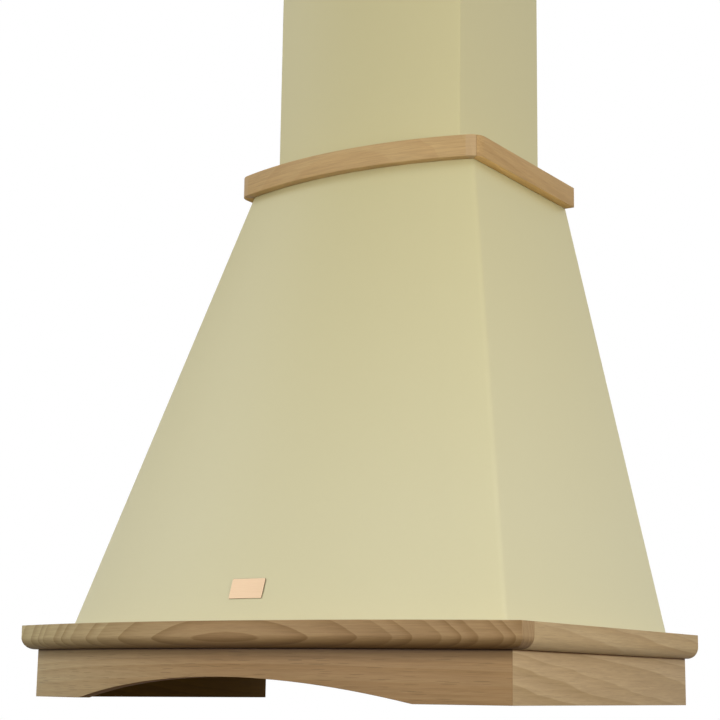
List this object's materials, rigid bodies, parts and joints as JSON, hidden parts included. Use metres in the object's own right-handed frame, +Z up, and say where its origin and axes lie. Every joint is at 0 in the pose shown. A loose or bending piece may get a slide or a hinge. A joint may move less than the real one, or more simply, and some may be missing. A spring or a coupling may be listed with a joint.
{
  "type": "range hood",
  "caption": "Wall-hung dome range hood with a bowed beech frame and belt, cream painted steel dome, telescopic duct cover, blower, filters, lamps and switches.",
  "frame": {"origin": "centre of the four hanging holes, on the wall", "axes": "+X to the hood's right seen from the front, +Y into the wall, +Z up"},
  "size_m": [0.6, 0.4675, 1.0422],
  "materials": {
    "wood": "unfinished sanded beech",
    "cream_paint": "satin cream paint on sheet steel",
    "zinc": "galvanised sheet",
    "copper": "polished, copper-toned, bare",
    "filter_aluminium": "plain aluminium mesh and frame",
    "dark_plastic": "fine matt",
    "grey_plastic": "matt",
    "motor_steel": "black enamel",
    "lamp_chrome": "satin chrome",
    "lamp_glass": "frosted"
  },
  "bodies": {
    "hood": {"front_apron": "wood", "left_apron": "wood", "right_apron": "wood", "corner_blocks": "wood", "front_cornice": "wood", "left_cornice": "wood", "right_cornice": "wood", "rear_rail": "wood", "dome_shell": "cream_paint", "front_belt": "wood", "left_belt": "wood", "right_belt": "wood", "lower_chimney": "cream_paint", "chimney_bracket": "zinc", "nameplate": "copper", "back_panel": "zinc", "base_pan": "cream_paint", "left_lamp": "lamp_chrome", "left_lens": "lamp_glass", "right_lamp": "lamp_chrome", "right_lens": "lamp_glass", "switch_box": "dark_plastic", "scroll_casing": "zinc", "motor": "motor_steel", "blower_bracket": "zinc", "duct_collar": "dark_plastic", "junction_box": "grey_plastic", "box_lid": "grey_plastic", "cable_gland": "dark_plastic", "dome_screws": "zinc", "pan_screws": "zinc", "panel_screws": "zinc", "chimney_screws": "zinc", "blower_screws": "zinc"},
    "upper_cover": {"upper_chimney": "cream_paint", "upper_bracket": "zinc"},
    "left_filter": {"left_filter": "filter_aluminium", "left_filter_mesh": "filter_aluminium"},
    "left_catch": {"left_latch": "dark_plastic"},
    "right_filter": {"right_filter": "filter_aluminium", "right_filter_mesh": "filter_aluminium"},
    "right_catch": {"right_latch": "dark_plastic"},
    "fan_wheel": {"impeller": "dark_plastic"},
    "front_flap": {"front_flap": "grey_plastic"},
    "rear_flap": {"rear_flap": "grey_plastic"},
    "light_button": {"light_button": "dark_plastic"},
    "stop_button": {"stop_button": "dark_plastic"},
    "low_button": {"low_button": "dark_plastic"},
    "medium_button": {"medium_button": "dark_plastic"},
    "high_button": {"high_button": "dark_plastic"}
  },
  "joints": [
    {"name": "upper_cover_slide", "type": "slide", "parent": "hood", "child": "upper_cover", "axis": [0, 0, 1], "range_m": [0, 0.3]},
    {"name": "left_filter_hinge", "type": "hinge", "parent": "hood", "child": "left_filter", "pos_m": [-0.105, -0.048, -0.281], "axis": [1, 0, 0], "range_deg": [0, 60]},
    {"name": "left_catch_slide", "type": "slide", "parent": "left_filter", "child": "left_catch", "axis": [0, 1, 0], "range_m": [0, 0.004], "stiffness_N_per_m": 400, "springref_m": -0.002},
    {"name": "right_filter_hinge", "type": "hinge", "parent": "hood", "child": "right_filter", "pos_m": [0.105, -0.048, -0.281], "axis": [1, 0, 0], "range_deg": [0, 60]},
    {"name": "right_catch_slide", "type": "slide", "parent": "right_filter", "child": "right_catch", "axis": [0, 1, 0], "range_m": [0, 0.004], "stiffness_N_per_m": 400, "springref_m": -0.002},
    {"name": "light_button_press", "type": "slide", "parent": "hood", "child": "light_button", "axis": [0, 0, 1], "range_m": [0, 0.003], "stiffness_N_per_m": 400, "springref_m": -0.002},
    {"name": "stop_button_press", "type": "slide", "parent": "hood", "child": "stop_button", "axis": [0, 0, 1], "range_m": [0, 0.003], "stiffness_N_per_m": 400, "springref_m": -0.002},
    {"name": "low_button_press", "type": "slide", "parent": "hood", "child": "low_button", "axis": [0, 0, 1], "range_m": [0, 0.003], "stiffness_N_per_m": 400, "springref_m": -0.002},
    {"name": "medium_button_press", "type": "slide", "parent": "hood", "child": "medium_button", "axis": [0, 0, 1], "range_m": [0, 0.003], "stiffness_N_per_m": 400, "springref_m": -0.002},
    {"name": "high_button_press", "type": "slide", "parent": "hood", "child": "high_button", "axis": [0, 0, 1], "range_m": [0, 0.003], "stiffness_N_per_m": 400, "springref_m": -0.002},
    {"name": "fan_spin", "type": "hinge", "parent": "hood", "child": "fan_wheel", "pos_m": [0, -0.16, 0.09], "axis": [1, 0, 0], "continuous": true},
    {"name": "rear_flap_hinge", "type": "hinge", "parent": "hood", "child": "rear_flap", "pos_m": [0, -0.115, 0.246], "axis": [1, 0, 0], "range_deg": [0, 80]},
    {"name": "front_flap_hinge", "type": "hinge", "parent": "hood", "child": "front_flap", "pos_m": [0, -0.115, 0.246], "axis": [-1, 0, 0], "range_deg": [0, 80]}
  ]
}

> WHAT THIS TASK INVOLVES:
Pick out, from the lines above, every one that contains the string "bodies".

> SOLUTION FOR THIS TASK:
List this object's materials, rigid bodies, parts and joints as JSON, hidden parts included. Use metres in the object's own right-handed frame, +Z up, and say where its origin and axes lie. Every joint is at 0 in the pose shown. A loose or bending piece may get a slide or a hinge. A joint may move less than the real one, or more simply, and some may be missing. A spring or a coupling may be listed with a joint.
  "bodies": {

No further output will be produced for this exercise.